I was vaguely aware of a tractor cleaning the beach as I slept and when I awoke at noon OB sat on a small untidy island in the middle of a neatly combed beach. Feeling foolish for wasting the day though the weather was grey and windless I decided that the sea was the only cure.

I rowed towards the mouth of the River Ebro, people of the night before had said that sailing or rowing boats never entered the river but I felt that this was due to the almost complete lack of small sailing craft in the area rather than their inability to overcome the flow. I asked about the existence of counter currents near the banks but nobody seemed to know, being accustomed to belting in and out in motorboats—try it and see I was advised.

I rowed on going over the night before and smiling at the memory of a powerful monoglot German who, exasperated at his inability to participate in the lively conversation, assumed the bear hug as his sole means of communication. Regularly doing the rounds, crushing the members of our party, until one girl, presumably inspired by his messages of universal love, took him on to the dance floor.

'The castaway'

The river mouth, though visible from the beach, was deceptively far away and as the waters turned a murky green I began to feel the current. A lot of rain has fallen in Spain since that fateful day in May when I opened a pot of varnish and the river, though not swollen, was flowing vigorously. I continued to pull noting the speed at which rafts of driftwood floated by.

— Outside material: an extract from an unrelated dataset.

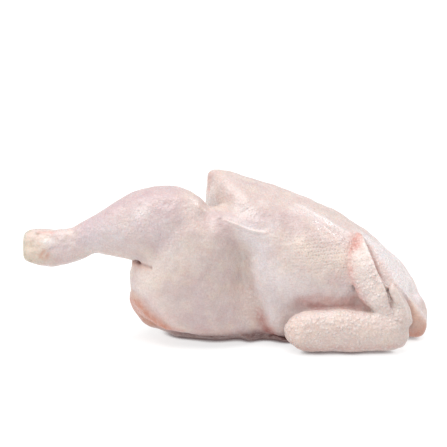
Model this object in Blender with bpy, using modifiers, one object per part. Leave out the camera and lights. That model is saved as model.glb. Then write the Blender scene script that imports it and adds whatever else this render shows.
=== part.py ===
"""Half a raw chicken, cut through the keel and the backbone, resting on its back, thigh and wing.

Metres, +Z up. The origin is at the middle of the underside. +X runs from the hock joint to the neck
end, -Y faces the skin side with the thigh and the wing, and +Y faces the cut side.

The forms are laid out in a frame of their own, where the cut is at CUT_Y, and the finished bird is
moved so that the middle of its underside is at the origin.
"""

import math
from dataclasses import dataclass

import bmesh
import bpy
import numpy as np
from mathutils import Vector

NODE = "half_chicken"

# Driving sizes.
FLOOR = 0.0                    # the surface that the bird rests on
CUT_Y = 0.046                  # the plane of the cut through the keel and the backbone
KEEL_TIP_X = -0.0175           # rear end of the breastbone
NECK_X = 0.1520                # front end of the breast
BREAST_WIDTH = 0.068           # from the cut to the outside of the breast
BELLY_SWEEP = 0.50             # how far the rear edge of the breast runs forwards, for each unit of width
BELLY_LENGTH = 0.065           # length of the breast over which that sweep fades out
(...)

In flat water and with no wind OB can make 3 knots under oars with relatively little effort but now, though making a fine wake, she was only doing one knot over the ground, and the moment I let up she slid off backwards. After an hour of getting nowhere the sun came out and a foul wind sprang up so I decided to quit. I brought OB to rest on a lovely strip of lonely sand right on the river mouth and spent the rest of the day reading and dozing in the meagre shade offered by her hull. Then in the cool evening I took some photos before the camera shut its shutter for good, then made myself a large pan of pasta in preparation for the morrow.